Saturday, 12 October 2013

Two Vintage Parties; Two Dresses

This Saturday I had two birthday parties to go to, both with a vintage dress up theme, which I always find a  lot of fun.

The first party was a very casual 1950's picnic.

I wore a "new" dress of mine. My Mum had bought it many years ago at the op-shop, and then I found it the other month in my grandma's mending pile. One sewn shoulder seam later, and I had a fantastic summer dress. It's Laura Ashley fabric, and is really cool; perfect for a picnic on an extremely hot day. my one thought with this dress is that it needs a circular skirt petticoat to give in a bit more shape. There is so much fabric in that skirt, and it would look great if it were standing out.

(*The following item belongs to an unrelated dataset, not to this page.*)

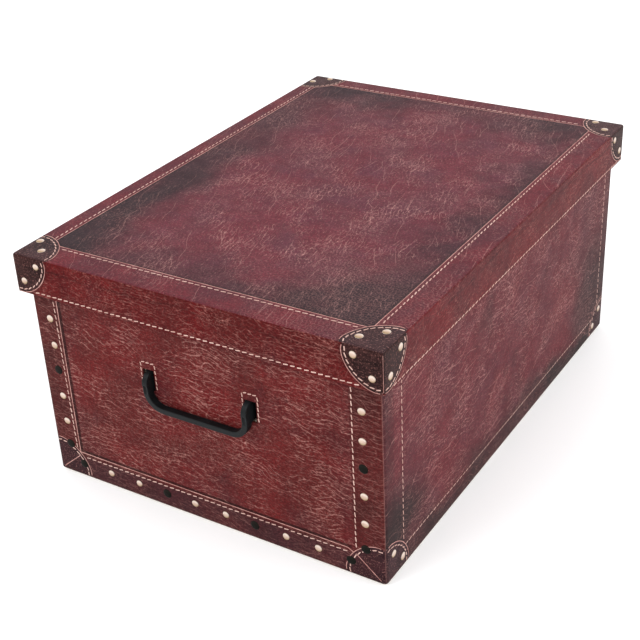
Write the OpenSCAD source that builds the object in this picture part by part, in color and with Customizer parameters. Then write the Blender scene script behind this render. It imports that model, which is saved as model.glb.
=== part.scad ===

My second party was a 1920's dessert night. my dress for this party was a very interesting find from an op-shop in Newtown (for those who do not know, Newtown is the student suburb of Sydney, and is full of op-shops, strange vintage shops, and Thai restaurants) the dropped waist was perfect for a 1920's night.

It was a lot of fun deciding what I was going to wear to these parties, and I hope next time I have a vintage style party, I will be able to wear something I've made myself.

Thursday, 10 October 2013


When I think about my approach to life, there are two things that stand out.
Firstly, my attitude is one of simplicity. I hate fuss and  excessive expenditure.
Secondly my style is excessively vintage. I love vintage style dresses, doilies and fabric/
And I think these two aspects go together.
One of my aims in life is to live simply in a style that I love. I'm an accomplished patch worker, and am starting dressmaking. I hate shopping, but will happily spend hours opshopping. I'm trying to expand my cooking repertoire, and I'm starting to dream of how I will one day create a very vintage DIY home.

When I'm not concocting ways to work my way through my ever growing fabric stash, I study a Bachelor of Arts in History and Medieval Studies. 

I love: good novels, writing, thinking deep thoughts, old houses, spending time alone, crisp, cold winter days and long train commutes to unversity.